**Problem to solve**
Please write out the material that follows, exactly as it stands.

**Source excerpt**
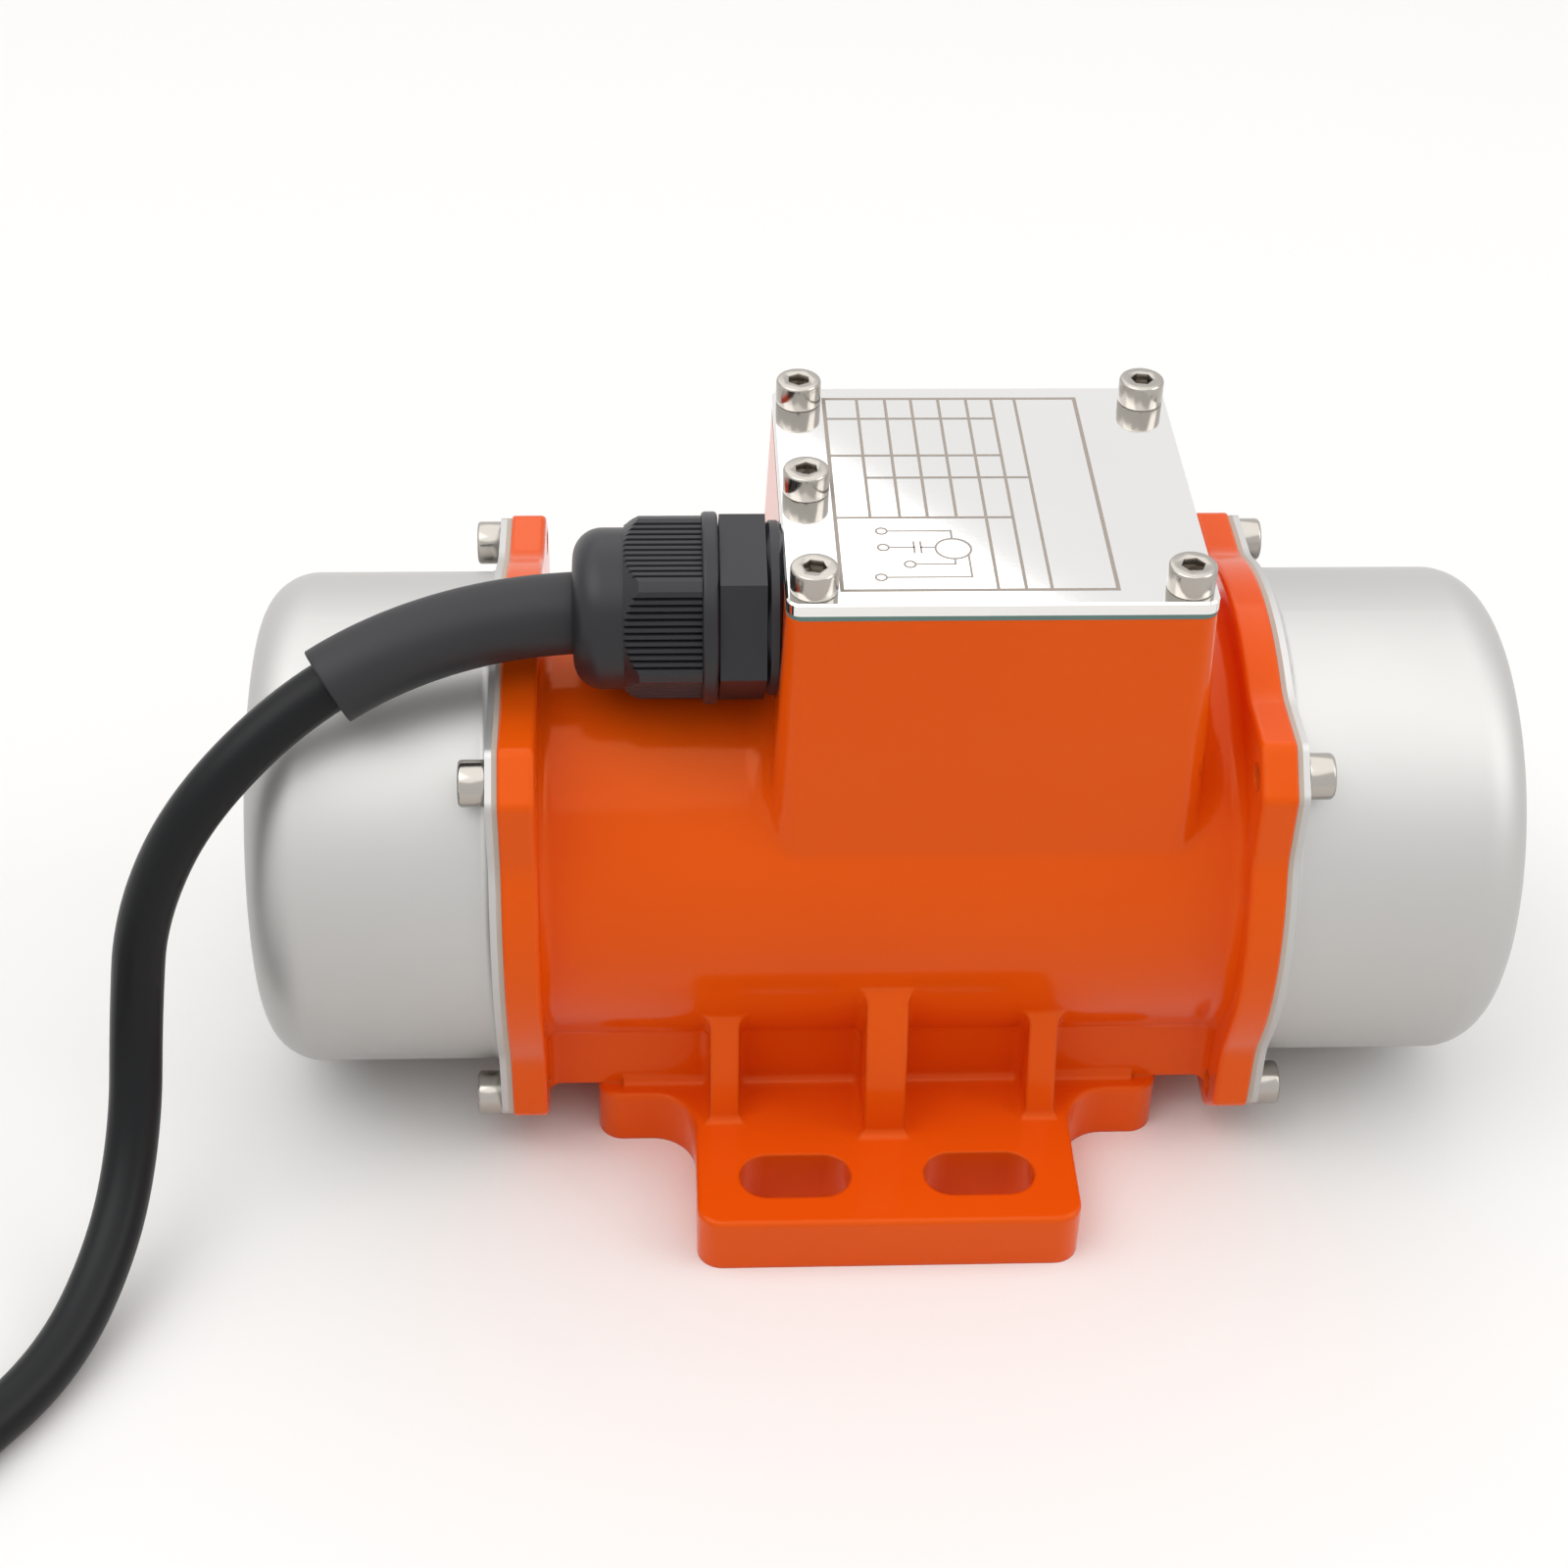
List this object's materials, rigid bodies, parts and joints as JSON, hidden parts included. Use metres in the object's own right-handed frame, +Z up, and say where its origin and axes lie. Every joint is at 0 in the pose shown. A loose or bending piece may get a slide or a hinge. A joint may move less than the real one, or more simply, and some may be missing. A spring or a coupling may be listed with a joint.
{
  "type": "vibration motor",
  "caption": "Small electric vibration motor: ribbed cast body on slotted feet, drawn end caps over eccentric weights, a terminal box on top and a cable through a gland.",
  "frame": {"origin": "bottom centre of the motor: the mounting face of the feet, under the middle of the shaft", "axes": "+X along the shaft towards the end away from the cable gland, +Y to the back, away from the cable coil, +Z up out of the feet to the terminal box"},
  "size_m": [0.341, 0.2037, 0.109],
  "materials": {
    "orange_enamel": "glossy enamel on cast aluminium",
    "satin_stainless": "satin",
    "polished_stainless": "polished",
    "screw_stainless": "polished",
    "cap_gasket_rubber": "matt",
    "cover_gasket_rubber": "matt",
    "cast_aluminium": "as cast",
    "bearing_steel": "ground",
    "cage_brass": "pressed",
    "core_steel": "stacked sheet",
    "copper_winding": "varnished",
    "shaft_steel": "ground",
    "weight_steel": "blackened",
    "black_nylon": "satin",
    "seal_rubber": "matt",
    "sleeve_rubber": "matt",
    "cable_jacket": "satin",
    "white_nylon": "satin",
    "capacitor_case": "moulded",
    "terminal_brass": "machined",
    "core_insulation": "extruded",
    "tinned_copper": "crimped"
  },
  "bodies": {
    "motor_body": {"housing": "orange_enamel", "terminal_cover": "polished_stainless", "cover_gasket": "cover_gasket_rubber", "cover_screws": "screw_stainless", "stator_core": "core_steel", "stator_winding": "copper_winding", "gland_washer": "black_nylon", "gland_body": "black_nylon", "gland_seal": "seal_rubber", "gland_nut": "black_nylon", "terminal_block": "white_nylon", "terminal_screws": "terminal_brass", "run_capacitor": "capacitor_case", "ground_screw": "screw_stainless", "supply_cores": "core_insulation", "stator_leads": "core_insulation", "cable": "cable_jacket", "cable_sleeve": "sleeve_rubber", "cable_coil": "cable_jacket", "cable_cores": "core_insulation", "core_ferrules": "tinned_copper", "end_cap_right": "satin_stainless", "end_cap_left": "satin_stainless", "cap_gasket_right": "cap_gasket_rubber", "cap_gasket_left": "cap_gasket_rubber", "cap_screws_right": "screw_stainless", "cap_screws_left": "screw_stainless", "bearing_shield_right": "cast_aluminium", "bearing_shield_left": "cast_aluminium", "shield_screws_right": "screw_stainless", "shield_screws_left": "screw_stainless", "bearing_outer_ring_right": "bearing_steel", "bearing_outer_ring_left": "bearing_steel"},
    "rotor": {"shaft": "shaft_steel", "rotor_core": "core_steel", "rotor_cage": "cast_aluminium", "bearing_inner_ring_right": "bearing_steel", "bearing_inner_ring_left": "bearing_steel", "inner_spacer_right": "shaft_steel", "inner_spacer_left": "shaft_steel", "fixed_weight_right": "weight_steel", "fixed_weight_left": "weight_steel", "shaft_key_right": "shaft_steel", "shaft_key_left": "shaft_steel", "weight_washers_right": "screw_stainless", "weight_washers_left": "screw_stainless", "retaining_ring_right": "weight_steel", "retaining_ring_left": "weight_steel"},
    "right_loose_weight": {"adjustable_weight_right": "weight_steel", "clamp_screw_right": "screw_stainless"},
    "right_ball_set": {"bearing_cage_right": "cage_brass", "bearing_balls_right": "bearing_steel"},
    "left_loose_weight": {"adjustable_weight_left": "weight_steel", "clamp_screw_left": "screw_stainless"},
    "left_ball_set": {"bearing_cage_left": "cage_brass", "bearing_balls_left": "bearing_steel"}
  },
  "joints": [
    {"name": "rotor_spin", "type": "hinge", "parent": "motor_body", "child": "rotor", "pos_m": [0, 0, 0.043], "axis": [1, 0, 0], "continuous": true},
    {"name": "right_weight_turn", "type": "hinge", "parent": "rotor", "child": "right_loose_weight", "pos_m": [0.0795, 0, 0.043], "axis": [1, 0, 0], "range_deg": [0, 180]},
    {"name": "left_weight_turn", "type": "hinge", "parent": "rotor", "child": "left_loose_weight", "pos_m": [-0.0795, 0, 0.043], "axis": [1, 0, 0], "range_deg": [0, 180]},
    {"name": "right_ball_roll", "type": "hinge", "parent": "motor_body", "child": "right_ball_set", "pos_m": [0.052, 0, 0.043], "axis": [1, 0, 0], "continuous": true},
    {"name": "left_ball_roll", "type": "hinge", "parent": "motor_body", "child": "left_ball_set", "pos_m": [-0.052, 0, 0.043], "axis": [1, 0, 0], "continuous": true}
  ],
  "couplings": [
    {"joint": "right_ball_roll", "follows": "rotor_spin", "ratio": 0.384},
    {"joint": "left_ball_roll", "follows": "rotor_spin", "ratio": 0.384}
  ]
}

**Answer for this exercise**
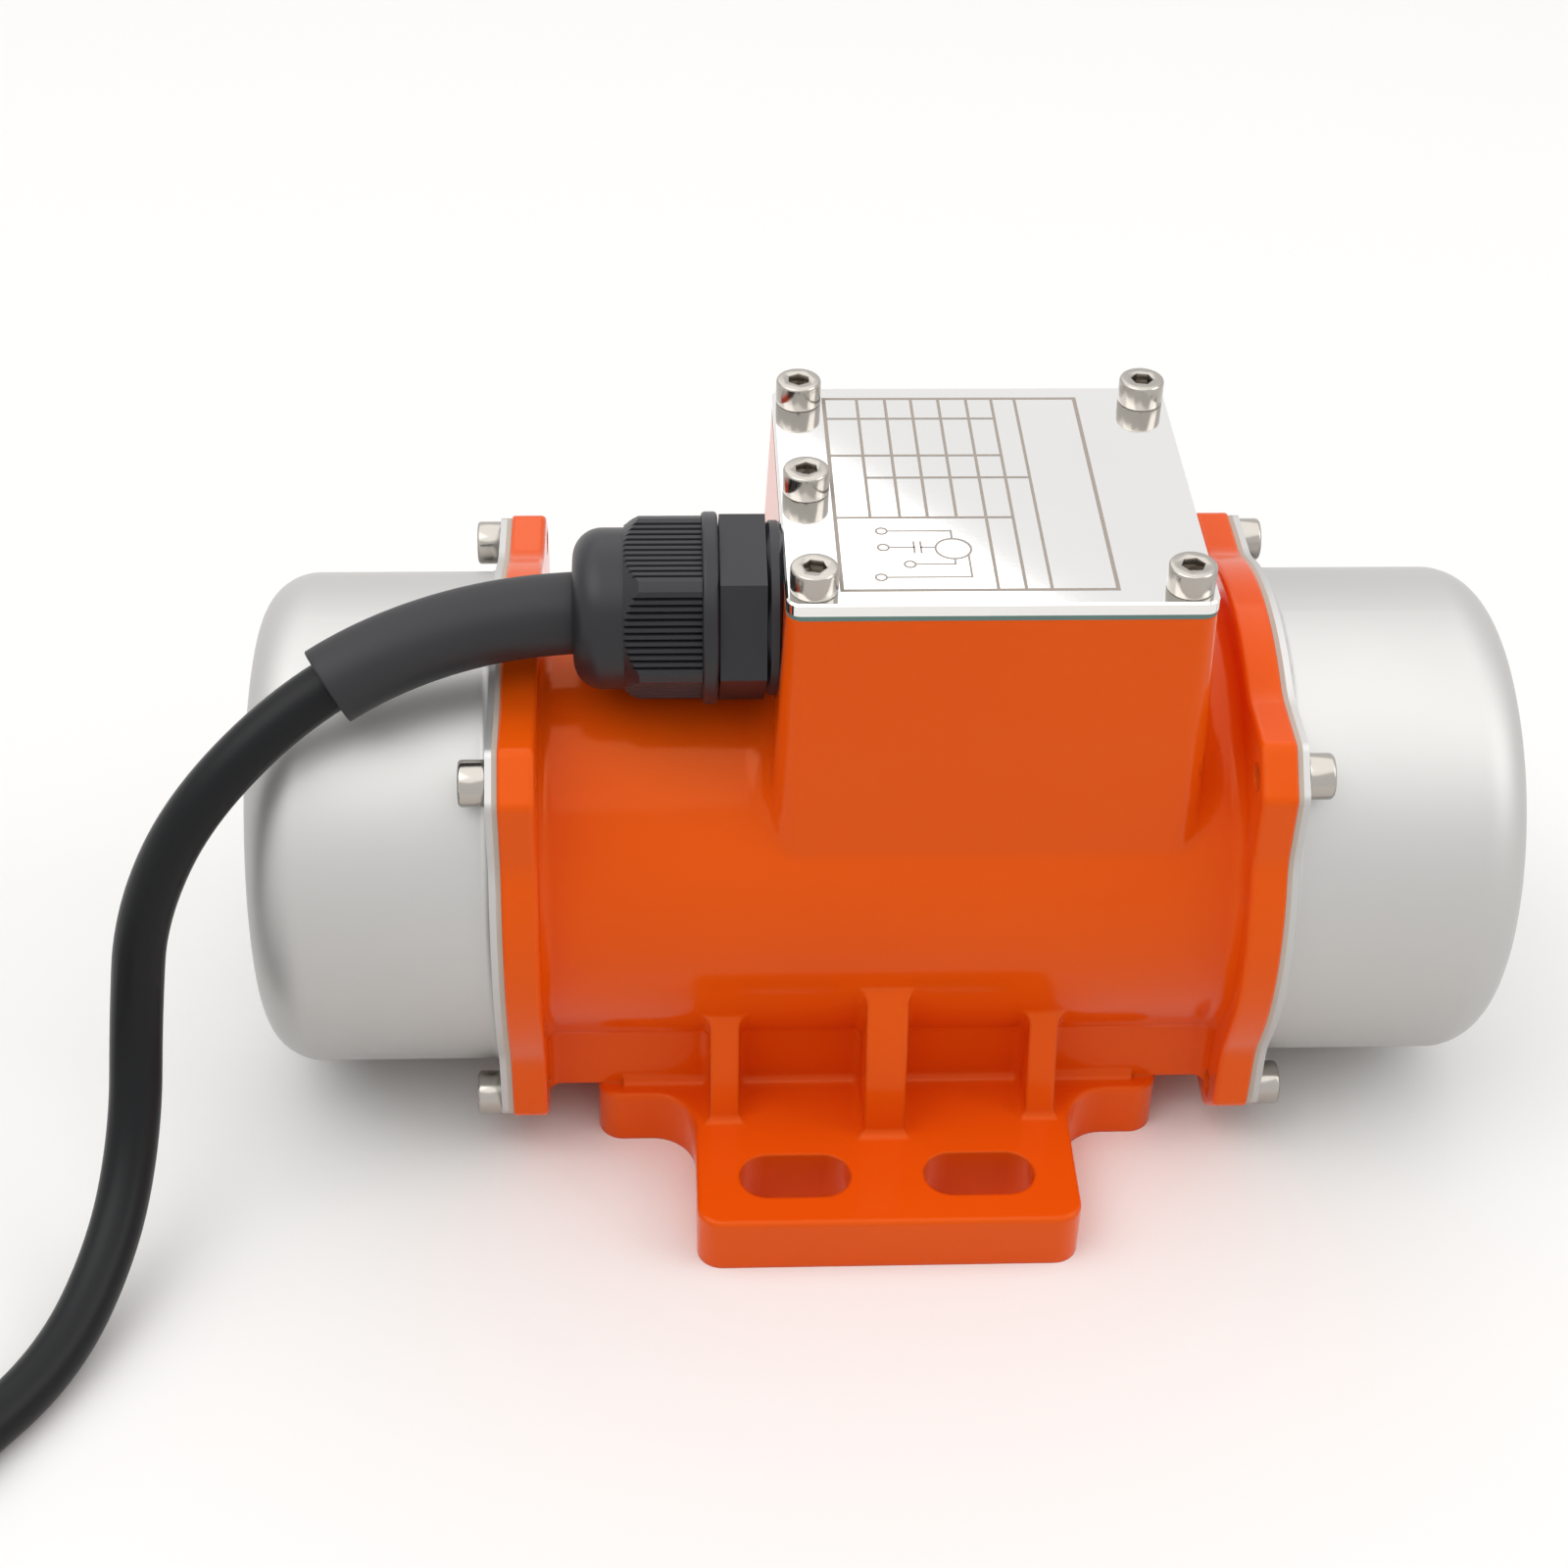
List this object's materials, rigid bodies, parts and joints as JSON, hidden parts included. Use metres in the object's own right-handed frame, +Z up, and say where its origin and axes lie. Every joint is at 0 in the pose shown. A loose or bending piece may get a slide or a hinge. A joint may move less than the real one, or more simply, and some may be missing. A spring or a coupling may be listed with a joint.
{
  "type": "vibration motor",
  "caption": "Small electric vibration motor: ribbed cast body on slotted feet, drawn end caps over eccentric weights, a terminal box on top and a cable through a gland.",
  "frame": {"origin": "bottom centre of the motor: the mounting face of the feet, under the middle of the shaft", "axes": "+X along the shaft towards the end away from the cable gland, +Y to the back, away from the cable coil, +Z up out of the feet to the terminal box"},
  "size_m": [0.341, 0.2037, 0.109],
  "materials": {
    "orange_enamel": "glossy enamel on cast aluminium",
    "satin_stainless": "satin",
    "polished_stainless": "polished",
    "screw_stainless": "polished",
    "cap_gasket_rubber": "matt",
    "cover_gasket_rubber": "matt",
    "cast_aluminium": "as cast",
    "bearing_steel": "ground",
    "cage_brass": "pressed",
    "core_steel": "stacked sheet",
    "copper_winding": "varnished",
    "shaft_steel": "ground",
    "weight_steel": "blackened",
    "black_nylon": "satin",
    "seal_rubber": "matt",
    "sleeve_rubber": "matt",
    "cable_jacket": "satin",
    "white_nylon": "satin",
    "capacitor_case": "moulded",
    "terminal_brass": "machined",
    "core_insulation": "extruded",
    "tinned_copper": "crimped"
  },
  "bodies": {
    "motor_body": {"housing": "orange_enamel", "terminal_cover": "polished_stainless", "cover_gasket": "cover_gasket_rubber", "cover_screws": "screw_stainless", "stator_core": "core_steel", "stator_winding": "copper_winding", "gland_washer": "black_nylon", "gland_body": "black_nylon", "gland_seal": "seal_rubber", "gland_nut": "black_nylon", "terminal_block": "white_nylon", "terminal_screws": "terminal_brass", "run_capacitor": "capacitor_case", "ground_screw": "screw_stainless", "supply_cores": "core_insulation", "stator_leads": "core_insulation", "cable": "cable_jacket", "cable_sleeve": "sleeve_rubber", "cable_coil": "cable_jacket", "cable_cores": "core_insulation", "core_ferrules": "tinned_copper", "end_cap_right": "satin_stainless", "end_cap_left": "satin_stainless", "cap_gasket_right": "cap_gasket_rubber", "cap_gasket_left": "cap_gasket_rubber", "cap_screws_right": "screw_stainless", "cap_screws_left": "screw_stainless", "bearing_shield_right": "cast_aluminium", "bearing_shield_left": "cast_aluminium", "shield_screws_right": "screw_stainless", "shield_screws_left": "screw_stainless", "bearing_outer_ring_right": "bearing_steel", "bearing_outer_ring_left": "bearing_steel"},
    "rotor": {"shaft": "shaft_steel", "rotor_core": "core_steel", "rotor_cage": "cast_aluminium", "bearing_inner_ring_right": "bearing_steel", "bearing_inner_ring_left": "bearing_steel", "inner_spacer_right": "shaft_steel", "inner_spacer_left": "shaft_steel", "fixed_weight_right": "weight_steel", "fixed_weight_left": "weight_steel", "shaft_key_right": "shaft_steel", "shaft_key_left": "shaft_steel", "weight_washers_right": "screw_stainless", "weight_washers_left": "screw_stainless", "retaining_ring_right": "weight_steel", "retaining_ring_left": "weight_steel"},
    "right_loose_weight": {"adjustable_weight_right": "weight_steel", "clamp_screw_right": "screw_stainless"},
    "right_ball_set": {"bearing_cage_right": "cage_brass", "bearing_balls_right": "bearing_steel"},
    "left_loose_weight": {"adjustable_weight_left": "weight_steel", "clamp_screw_left": "screw_stainless"},
    "left_ball_set": {"bearing_cage_left": "cage_brass", "bearing_balls_left": "bearing_steel"}
  },
  "joints": [
    {"name": "rotor_spin", "type": "hinge", "parent": "motor_body", "child": "rotor", "pos_m": [0, 0, 0.043], "axis": [1, 0, 0], "continuous": true},
    {"name": "right_weight_turn", "type": "hinge", "parent": "rotor", "child": "right_loose_weight", "pos_m": [0.0795, 0, 0.043], "axis": [1, 0, 0], "range_deg": [0, 180]},
    {"name": "left_weight_turn", "type": "hinge", "parent": "rotor", "child": "left_loose_weight", "pos_m": [-0.0795, 0, 0.043], "axis": [1, 0, 0], "range_deg": [0, 180]},
    {"name": "right_ball_roll", "type": "hinge", "parent": "motor_body", "child": "right_ball_set", "pos_m": [0.052, 0, 0.043], "axis": [1, 0, 0], "continuous": true},
    {"name": "left_ball_roll", "type": "hinge", "parent": "motor_body", "child": "left_ball_set", "pos_m": [-0.052, 0, 0.043], "axis": [1, 0, 0], "continuous": true}
  ],
  "couplings": [
    {"joint": "right_ball_roll", "follows": "rotor_spin", "ratio": 0.384},
    {"joint": "left_ball_roll", "follows": "rotor_spin", "ratio": 0.384}
  ]
}